Tentatively placed in the plaza del Duque de Nájera in the beginning, the monument was moved to the Plaza de las Cortes by July 1835.

The architectural design of the pedestal was authored by Isidro González Velázquez. The front and back sides of the pedestal feature two bronze plaques respectively reading the Latin language "michaeli de cervantes / saavedra / hispaniae scriptorum / principi / anno / m.d.ccc.xxxv" and the Spanish translation "a miguel de cervantes / saavedra / principe de los ingenios / españoles / año de / m.d.ccc.xxxv".

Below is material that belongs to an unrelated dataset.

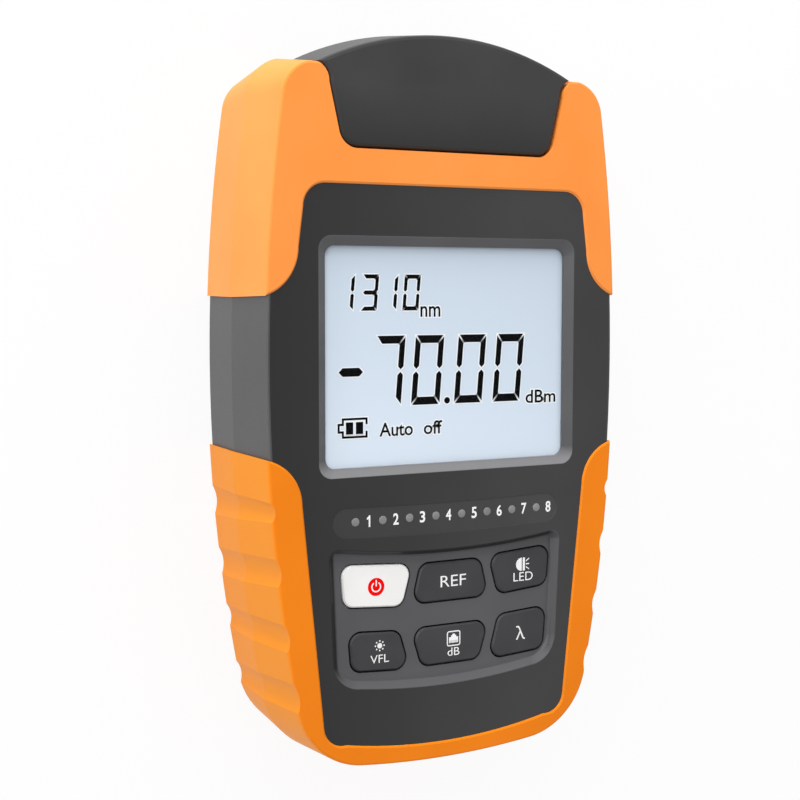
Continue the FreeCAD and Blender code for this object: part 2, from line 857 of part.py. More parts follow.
def makeJackContacts():
    middle = (jackLow + boardBack) / 2
    top = middle + socketHeight / 2
    back = portWallFront - socketDepth
    contacts = []
    for i in range(8):
        x = jackX + (i - 3.5) * 1.27
        low = point(x - 0.25, back, top - contactDroop)
        end = point(x - 0.25, back + contactReach, top)
        thick = point(0, 0, 0.5)
        ring = Part.makePolygon([low, end, end - thick, low - thick, low])
        contacts.append(Part.Face(ring).extrude(point(0.5, 0, 0)))
    return contacts


def makeOpticalPort():
    tube = rod(opticalPortX, portLevel, portFloor - 13, opticalReach, opticalTube)
    tube = tube.fuse(rod(opticalPortX, portLevel, portFloor - 2, portFloor, opticalNut))
    return tube.cut(rod(opticalPortX, portLevel, portFloor - 6, opticalReach + 1, ferruleBore))


def makeOpticalNut():
    # Knurled ring: teeth round its rim
    ring = []
    for i in range(2 * knurlTeeth + 1):
        angle = math.pi * i / knurlTeeth
        radius = opticalNut - 0.3 * (i % 2)
        across = radius * math.cos(angle)
        ring.append(point(opticalPortX + across, portWallFront, portLevel + radius * math.sin(angle)))
    nut = Part.Face(Part.makePolygon(ring)).extrude(point(0, nutThickness, 0))
    return nut.cut(rod(opticalPortX, portLevel, 0, 60, opticalTube))


def makePhotodiode():
    start = portFloor - 13
    can = rod(opticalPortX, portLevel, start - 3.2, start, 2.35)
    can = can.fuse(rod(opticalPortX, portLevel, start - 3.6, start - 3.2, 2.7))
    return can.fuse(block(opticalPortX - 0.25, opticalPortX + 0.25, start - 5.2, start - 3.6,
                          portLevel - 0.25, boardBack - 3))


def makeLocatorPort():
    tube = rod(locatorX, locatorLevel, portFloor - 8, locatorReach, locatorTube)
    tube = tube.fuse(rod(locatorX, locatorLevel, portFloor - 2, portFloor, locatorFlange))
    return tube.cut(rod(locatorX, locatorLevel, portFloor - 5, locatorReach + 1, ferruleBore))


def makeLaser():
    return rod(locatorX, locatorLevel, portFloor - 22, portFloor - 8, locatorFlange)


def makeLampLens():
    lens = rod(lampX, lampLevel, portFloor - 3, portWallFront, lampRadius)
    dome = Part.makeSphere(lampRadius, point(lampX, portWallFront, lampLevel))
    return lens.fuse(dome.common(block(0, 30, portWallFront, 60, 0, 30)))


def makeLamp():
    return rod(lampX, lampLevel, portFloor - 5, portFloor - 3, lampRadius)


def makeCells():
    cells = []
    for i in range(3):
        x = cellPitch * (i - 1)
        turn = 1 if i != 1 else -1
        start = cellStart if turn > 0 else cellStart + cellLength
        axis = point(0, turn, 0)
        can = Part.makeCylinder(cellRadius, cellLength - 0.9, point(x, start, cellLevel), axis)
        can = can.makeChamfer(0.4, [e for e in can.Edges if len(e.Vertexes) == 1])
        nub = Part.makeCylinder(1.9, 1.4, point(x, start + turn * (cellLength - 1.4), cellLevel), axis)
        cells.append(can.fuse(nub))
    return cells


def cellEnds():
    # Inner faces of the contact plates at both ends of the cells
    return cellStart - contactRoom, cellStart + cellLength + contactRoom


def makeContactPlates():
    low, high = cellEnds()
    plates = []
    for i in range(3):
        x = cellPitch * (i - 1)
        for start in (low - plateThickness, high):
            end = start + plateThickness
            plates.append(block(x - 4.2, x + 4.2, start, end, cellLevel - 4, cellLevel + 4))
    return plates


def makeLeafSprings():
    # Bowed strips between the plates and the cells
    low, high = cellEnds()
    leaves = []
    for i in range(3):
        x = cellPitch * (i - 1) - 2.5
        for base, way in ((low, 1), (high, -1)):
            wires = []
            for back in (0.0, 0.3):
                foot = base + way * (0.3 - back)
                tip = base + way * (contactRoom - back)
                wires.append((point(x, foot, cellLevel - 3.4), point(x, tip, cellLevel),
                              point(x, foot, cellLevel + 3.4)))
            outer, inner = wires
            edges = [Part.Arc(*outer).toShape(), Part.LineSegment(outer[2], inner[2]).toShape(),
                     Part.Arc(inner[2], inner[1], inner[0]).toShape(),
                     Part.LineSegment(inner[0], outer[0]).toShape()]
            leaves.append(Part.Face(Part.Wire(edges)).extrude(point(5, 0, 0)))
    return leaves


def save(name, shape):
    solids = shape if isinstance(shape, list) else [shape]
    kept = []
    for solid in solids:
        for piece in solid.Solids:
            piece.translate(point(0, lengthShift, 0))
            kept.append(piece)
    whole = kept[0] if len(kept) == 1 else Part.makeCompound(kept)
    whole.exportStep("parts/" + name + ".step")
    print(name, len(kept), whole.isValid(), whole.BoundBox)


os.makedirs("parts", exist_ok=True)
core = shellCore()
upperBumper, lowerBumper = makeBumpers(core)
save("front_shell", makeFrontShell(core))
save("face_panel", makeFacePanel())
save("key_tray", makeKeyTray())
save("rear_shell", makeRearShell(core))
save("upper_bumper", upperBumper)
save("lower_bumper", lowerBumper)
save("dust_cap", makeCap())
save("display_bezel", makeBezel())
save("display_lens", makeLens())
save("display", makeDisplay())
save("display_connectors", makeConnectors())
save("backlight", makeBacklight())
save("main_board", makeBoard())
save("board_chips", makeChips())
save("key_domes", makeDomeSheet())
for keyName, keyShape in keyCorners.items():
    save(keyName, makeKey(keyShape))
save("light_pipes", makeLightPipes())
save("indicator_lamps", makeIndicatorLamps())
save("port_wall", makePortWall())
save("network_jack", makeJack())
save("jack_contacts", makeJackContacts())
save("optical_port", makeOpticalPort())
save("optical_port_nut", makeOpticalNut())
save("photodiode", makePhotodiode())
save("fault_locator_port", makeLocatorPort())
save("fault_locator_laser", makeLaser())
save("lamp_lens", makeLampLens())
save("lamp", makeLamp())
save("battery_door", makeDoor())
save("battery_door_screw", makeDoorScrew())
save("battery_cells", makeCells())
save("battery_plates", makeContactPlates())
save("battery_springs", makeLeafSprings())
save("case_screws", makeCaseScrews())
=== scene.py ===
import bpy
import bmesh
import math
from mathutils import Matrix, Vector


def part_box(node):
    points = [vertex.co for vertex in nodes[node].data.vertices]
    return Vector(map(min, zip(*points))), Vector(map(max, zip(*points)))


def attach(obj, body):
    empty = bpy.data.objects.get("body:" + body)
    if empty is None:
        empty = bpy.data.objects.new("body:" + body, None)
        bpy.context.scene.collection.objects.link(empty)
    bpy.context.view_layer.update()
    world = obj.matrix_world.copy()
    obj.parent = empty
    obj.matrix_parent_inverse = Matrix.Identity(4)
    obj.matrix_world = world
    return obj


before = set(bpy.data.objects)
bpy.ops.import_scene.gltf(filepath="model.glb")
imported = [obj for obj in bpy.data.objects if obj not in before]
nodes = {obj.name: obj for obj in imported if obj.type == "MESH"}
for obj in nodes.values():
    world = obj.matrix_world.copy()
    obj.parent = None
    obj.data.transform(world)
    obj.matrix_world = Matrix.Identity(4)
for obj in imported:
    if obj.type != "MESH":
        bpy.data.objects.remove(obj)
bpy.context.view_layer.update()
mm = 0.001
outlineShift = -0.175  # millimetres, added to every outline's Y so that the body's middle is at zero
mergeDistance = 1e-7  # metres within which doubled corners become one
print("frame loaded:", len(nodes), "nodes")


def linearColour(hexText):
    # sRGB hex to a linear colour with alpha 1
    values = []
    for start in (0, 2, 4):
        channel = int(hexText[start:start + 2], 16) / 255
        values.append(channel / 12.92 if channel <= 0.04045 else ((channel + 0.055) / 1.055) ** 2.4)
    return (*values, 1.0)


def addNode(tree, kind, settings=None, links=None):
    # One node with its attributes, input values and incoming links
    node = tree.nodes.new(kind)
    for name, value in (settings or {}).items():
        if hasattr(node, name) and name not in node.inputs:
            setattr(node, name, value)
        else:
            node.inputs[name].default_value = value
    for name, source in (links or {}).items():
        tree.links.new(source, node.inputs[name])
    return node


def newMaterial(name):
    material = bpy.data.materials.new(name)
    material.use_nodes = True
    tree = material.node_tree
    tree.nodes.clear()
    output = addNode(tree, "ShaderNodeOutputMaterial")
    shader = addNode(tree, "ShaderNodeBsdfPrincipled")
    tree.links.new(shader.outputs["BSDF"], output.inputs["Surface"])
    return material, tree, shader


def perMillimetre(size):
    # Texture scale for a pattern of a real size in millimetres
    return 1 / (size * mm)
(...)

The lateral sides of the main body of the pedestal (made of limestone and granite) feature two bronze reliefs by José Piquer Duart related to Cervantes' magnum opus Don Quixote de la Mancha, depicting the adventure of the lions on the left-hand side and Don Quixote and Sancho Panza driven by the goddess of madness on the right-hand one. The circular basement on which the plinth emerges is made of granite.

From 1981 to 1986, during the mayoral mandate of Enrique Tierno Galván, four replicas of the bronze statue were gifted to New York, Moscow, Beijing and La Paz.

Its specific location in the Plaza de las Cortes was modified in 2009. During the relocation works a time capsule was found; the cache included four tomes of Don Quixote, the 1834 Royal Statute, two newspapers, two government gazettes such as the Gaceta de Madrid and the Diario de Avisos, a manuscript and a book titled Guía del Forastero.